Tizard project to improve health care services for people with learning disabilities

Olivia Miller
20190821_143322 by Heart n Soul

Kent’s Tizard Centre is working with creative arts company Heart n Soul on a new project that aims to improve health care services through co-design processes for people with learning disabilities or autism in London.

The Director of the Tizard Centre, Professor Chrissie Rogers, along with colleagues Dr Damian Milton and Beckie Whelton are to lead the research and evaluation arm of the project. It is envisaged this research will be creative, exploratory and will evidence everyday positive and challenging practices related to physical and emotional health.

Heart n Soul has been awarded Common Ambition funding by The Health Foundation and will run the project in partnership with the Tizard Centre, Oxleas NHS Foundation Trust, Royal Borough of Greenwich, Helen Hamlyn Centre for Inclusive Design and University of the Arts London (UAL) Creative Computing Institute.

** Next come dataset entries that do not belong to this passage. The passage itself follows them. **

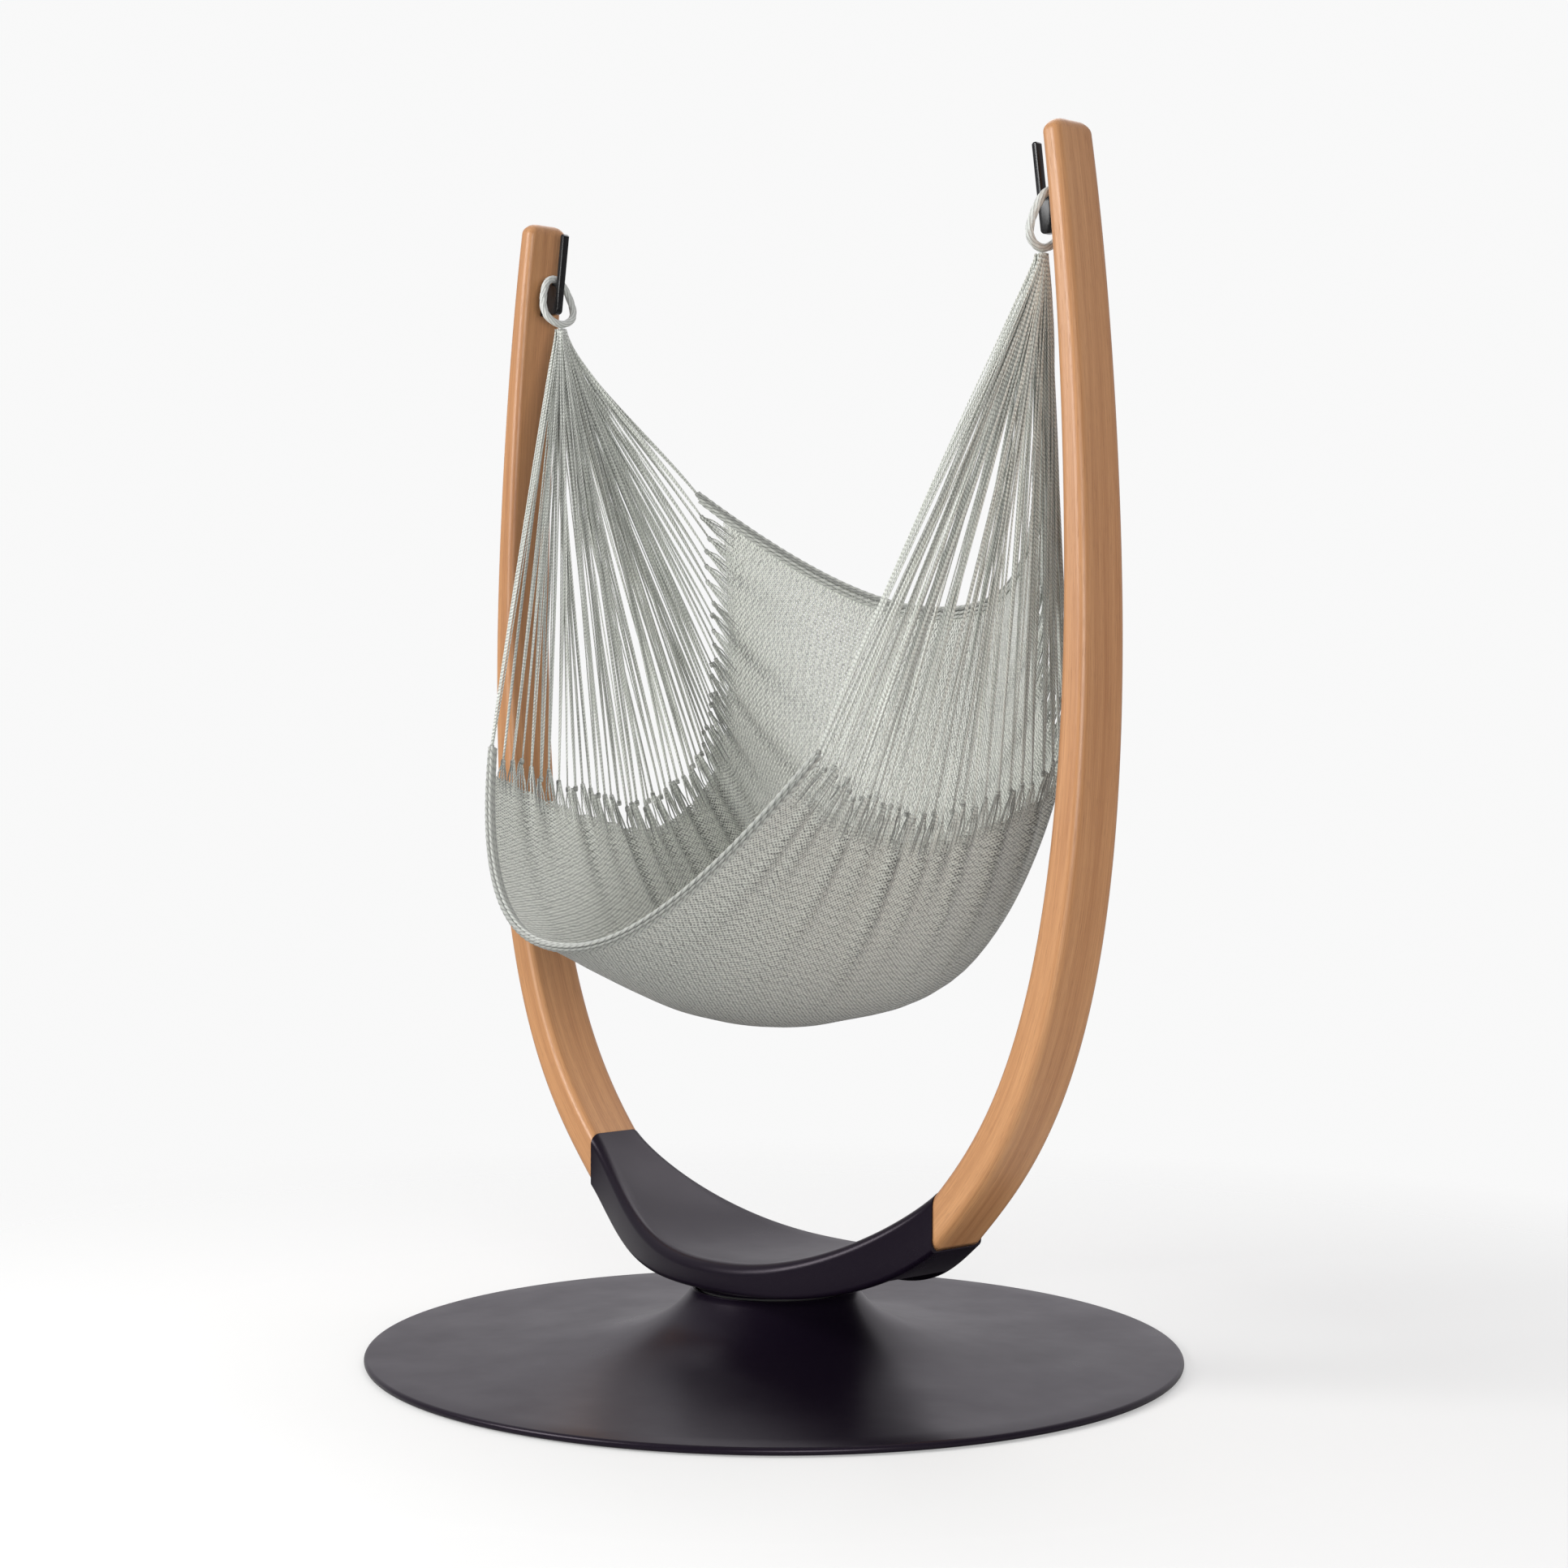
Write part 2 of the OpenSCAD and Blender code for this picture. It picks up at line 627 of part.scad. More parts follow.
module left_arm() {
    color(oak) mirror([1, 0, 0]) arm();
}

module arm_inserts() {
    color(steel) both_sides() at_arm_bolts() difference() {
        translate([0, 0, tenon_t / 2 - insert_len]) cylinder(r = insert_r, h = insert_len);
        translate([0, 0, -tenon_t]) cylinder(r = arm_bolt_d / 2, h = 2 * tenon_t);
    }
}

module arm_bolts() {
    color(steel) both_sides() at_arm_bolts() {
        translate([0, 0, -arm_head_seat - arm_head_t]) cylinder(r = arm_head_r, h = arm_head_t);
        translate([0, 0, -arm_head_seat - 1]) cylinder(r = arm_bolt_d / 2, h = arm_head_seat + tenon_t / 2);
    }
}

module right_hook() {
    color(black) hook();
}

module left_hook() {
    color(black) mirror([1, 0, 0]) hook();
}

module hook_screws() {
    color(steel) both_sides() for (z = hook_screw_z) translate([prong_face(z) - prong_w, 0, z]) rotate([0, 90, 0]) {
        cylinder(d = hook_head_d, h = hook_head_t);
        cylinder(d = hook_screw_d, h = prong_w + hook_gap + hook_inlet + hook_screw_hold);
    }
}

// ---- the hammock ----

// The loops swing on the hooks about the middle of their rounded seats
loop_x = prong_face(hook_h) + loop_side_gap + loop_d / 2;
// The strings' pull draws a loop's lower end inwards: how far, for each unit of height
loop_lean = 0.25;
loop_rise = seat_r + loop_gap + loop_d / 2;
// Half of a loop, as offset to the front or back and height from the swing axis
loop_half = [[0, loop_rise], [9, loop_rise - 2.5], [17, 3], [24, -10], [29, -26], [30, -40], [25, -52], [13, -60]];
loop_end = [0, -63];
function loop_points() = concat(loop_half, [loop_end], [for (k = [len(loop_half) - 1:-1:1]) [-loop_half[k].x, loop_half[k].y]]);

function loop_path() =
    let (points = loop_points(), n = len(points), wrapped = concat(points, [points[0]]))
    [for (k = [0:2 * n - 1]) let (p = through(wrapped, k / (2 * n))) [loop_x + loop_lean * p.y, p.x, seat_z + p.y]];

module loop() {
    loft(cord_rings(loop_path(), loop_d / 2, 10, true), true);
}

binding_top = seat_z + loop_end.y - loop_d / 2 - 0.3;
apex = [loop_x + loop_lean * loop_end.y, 0, binding_top];

module binding() {
    translate([apex.x, 0, binding_top - binding_h]) cylinder(r = binding_r, h = binding_h);
}

// Middle line of the cloth from the front rim to the back rim, as distance behind the hooks
// and height from the swing axis
cloth_middle = [[-415, -1022], [-147, -1138], [84, -1162], [280, -1102], [262, -845], [360, -526]];
// Woven end of the cloth on the right, front to back
cloth_end = [[366, -260, -746], [320, -118, -805], [340, 34, -825], [400, 195, -741], [372, 192, -591], [372, 160, -333]];
cloth_sag = 2.2;

// The cloth: u runs from -1 at the left end to 1 at the right end, v from 0 at the front rim to 1 at the back rim
function cloth(u, v) =
    let (m = through(cloth_middle, v), e = through(cloth_end, v), s = pow(abs(u), cloth_sag))
    [e.x * u, m.x + (e.y - m.x) * s, seat_z + m.y + (e.z - m.y) * s];

function cloth_normal(u, v) =
    let (d = 0.01)
    unit(cross(cloth(u + d, v) - cloth(u - d, v), cloth(u, min(1, v + d)) - cloth(u, max(0, v - d))));

module hammock_bed() {
    columns = 14;
    rows = 20;
    grid = function(side) [for (i = [-columns:columns]) [for (j = [0:rows])
        let (u = i / columns, v = j / rows, t = mix(cloth_t_front, cloth_t_back, v))
        cloth(u, v) + side * t / 2 * cloth_normal(u, v)]];
    color(yarn) sheet(grid(1), grid(-1));
}

module edge_cord(v) {
    path = [for (k = [-14:14]) cloth(k / 14, v)];
    color(yarn) loft(cord_rings(path, edge_d / 2, 10));
}

module front_edge_cord() {
    edge_cord(0);
}

module back_edge_cord() {
    edge_cord(1);
}

// One curtain of strings, from the whipping to the end of the cloth
module strings() {
    near = 0.10;
    far = 0.975;
    steps = 6;
    rows = 16;
    rim = function(v) let (e = through(cloth_end, v)) [e.x, e.y, seat_z + e.z];
    place = function(s, v) apex + (rim(v) - apex) * s;
    facing = function(s, v) unit(cross(rim(v) - apex, rim(min(1, v + 0.02)) - rim(max(0, v - 0.02))));
    grid = function(side) [for (i = [0:steps]) [for (j = [0:rows])
        let (s = mix(near, far, i / steps), v = j / rows)
        place(s, v) + side * strings_t / 2 * facing(s, v)]];
    sheet(grid(1), grid(-1));
}

module right_strings() {
    color(yarn) strings();
}

module left_strings() {
    color(yarn) mirror([1, 0, 0]) strings();
}

module right_loop() {
    color(yarn) loop();
}

module left_loop() {
    color(yarn) mirror([1, 0, 0]) loop();
}

module right_binding() {
    color(yarn) binding();
}

module left_binding() {
    color(yarn) mirror([1, 0, 0]) binding();
}

base_disc();
ballast_plate();
floor_pads();
bearing_housing();
housing_screws();
outer_race(lower_bearing_z);  // lower_outer_race
balls(lower_bearing_z);  // lower_balls
outer_race(upper_bearing_z);  // upper_outer_race
balls(upper_bearing_z);  // upper_balls
spindle();
inner_race(lower_bearing_z);  // lower_inner_race
inner_race(upper_bearing_z);  // upper_inner_race
spacer_sleeve();
dust_seal();
lock_washer();
lock_nut();
hub_bolts();
yoke();
left_arm();
right_arm();
arm_inserts();
arm_bolts();
left_hook();
right_hook();
hook_screws();
hammock_bed();
front_edge_cord();
back_edge_cord();
left_strings();
right_strings();
left_loop();
right_loop();
left_binding();
right_binding();
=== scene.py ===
# %% [markdown]
# # A hammock chair on a swivelling stand
# A woven seat hangs by two fans of strings from hooks on two curved wooden arms. The arms
# stand in a black saddle-shaped yoke, which turns on a wide black foot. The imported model
# holds every size and place, so this lesson only dresses it: each piece is built round the
# frame in metres, gets a finish made of shader nodes, and rides on the body it belongs to.

# %% Load the frame
import json
import math
import bpy
import numpy as np
from mathutils import Matrix, Vector


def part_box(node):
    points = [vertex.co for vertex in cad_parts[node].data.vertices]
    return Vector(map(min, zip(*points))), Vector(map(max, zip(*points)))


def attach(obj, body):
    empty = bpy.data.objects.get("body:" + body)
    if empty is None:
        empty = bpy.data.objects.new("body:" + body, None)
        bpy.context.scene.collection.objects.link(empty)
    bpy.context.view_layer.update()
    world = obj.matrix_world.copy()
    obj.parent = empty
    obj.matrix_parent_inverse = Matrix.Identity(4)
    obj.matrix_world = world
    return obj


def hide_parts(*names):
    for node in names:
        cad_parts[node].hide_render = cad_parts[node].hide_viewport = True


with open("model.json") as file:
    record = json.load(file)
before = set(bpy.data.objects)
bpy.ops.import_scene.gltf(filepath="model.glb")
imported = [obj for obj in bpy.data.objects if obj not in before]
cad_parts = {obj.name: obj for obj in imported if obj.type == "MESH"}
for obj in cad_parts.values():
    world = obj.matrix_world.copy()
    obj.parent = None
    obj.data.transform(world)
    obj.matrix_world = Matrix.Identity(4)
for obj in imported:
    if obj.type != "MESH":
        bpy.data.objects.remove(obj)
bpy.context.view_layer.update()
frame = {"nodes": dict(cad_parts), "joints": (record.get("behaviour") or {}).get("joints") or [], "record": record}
chance = np.random.default_rng(7)
MM = 0.001

# %% [markdown]
# The camera comes first, because every piece is judged through it. It stands to the right
# of the seat's front at a little over half the stand's height, with a long lens, so the two
# arms differ in height on the picture only a little more than they would from far away.

# %% Camera
camera_place = Vector((3.176, -2.9024, 0.9486))
camera_heading = math.radians(47.438)
camera_dip = math.radians(1.218)
camera_roll = math.radians(0.2836)

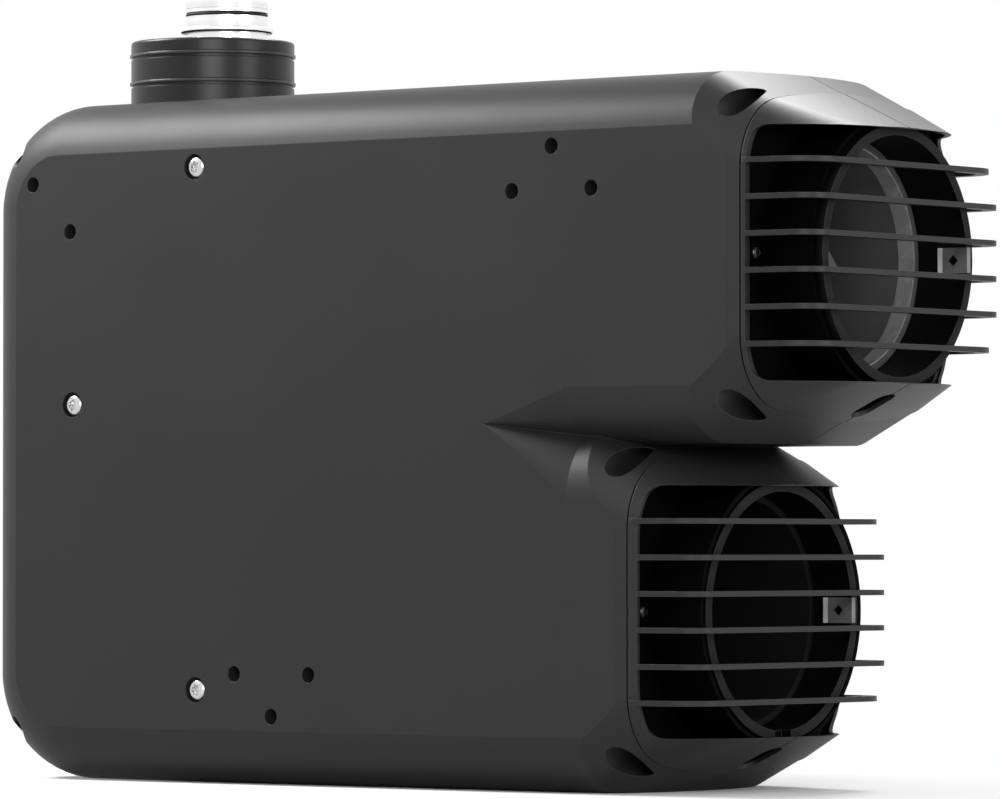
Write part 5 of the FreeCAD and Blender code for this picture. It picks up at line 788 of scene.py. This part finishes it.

Over two years, a range of activities will look to improve quality of listening, creating space in which people with learning disabilities and autistic people with and without learning disabilities and professionals can share experiences and decision-making, empower action around service redesign, and develop new ways of learning together. Evidence will be captured and shared, through web and audio-visual updates, the development of a comic book, and delivering video or radio events for professionals.

Professor Rogers said: ‘We believe that people with learning disabilities and autistic people with and without learning disabilities can thrive when they are at the heart of designing health care services. Empowering them to play a role in the development of health care services can improve their experiences and subsequently their physical and mental health. Ultimately, we believe relationships are personally nurtured and genuinely interdependent, they become authentic, meaningful and more care-based, producing ‘care-full’ spaces and relationships. We aim to carry out creative ways of seeing, hearing, being and knowing, to support and enable meaningful connections.’

Heart n Soul said: ‘Health care services can be difficult for people to navigate; they are even more confusing and overwhelming for people with learning disabilities and autistic people with and without learning disabilities (PWLDA). They often feel invisible, overlooked and unheard; many have negative experiences of health care, and very low expectations of their needs being met.’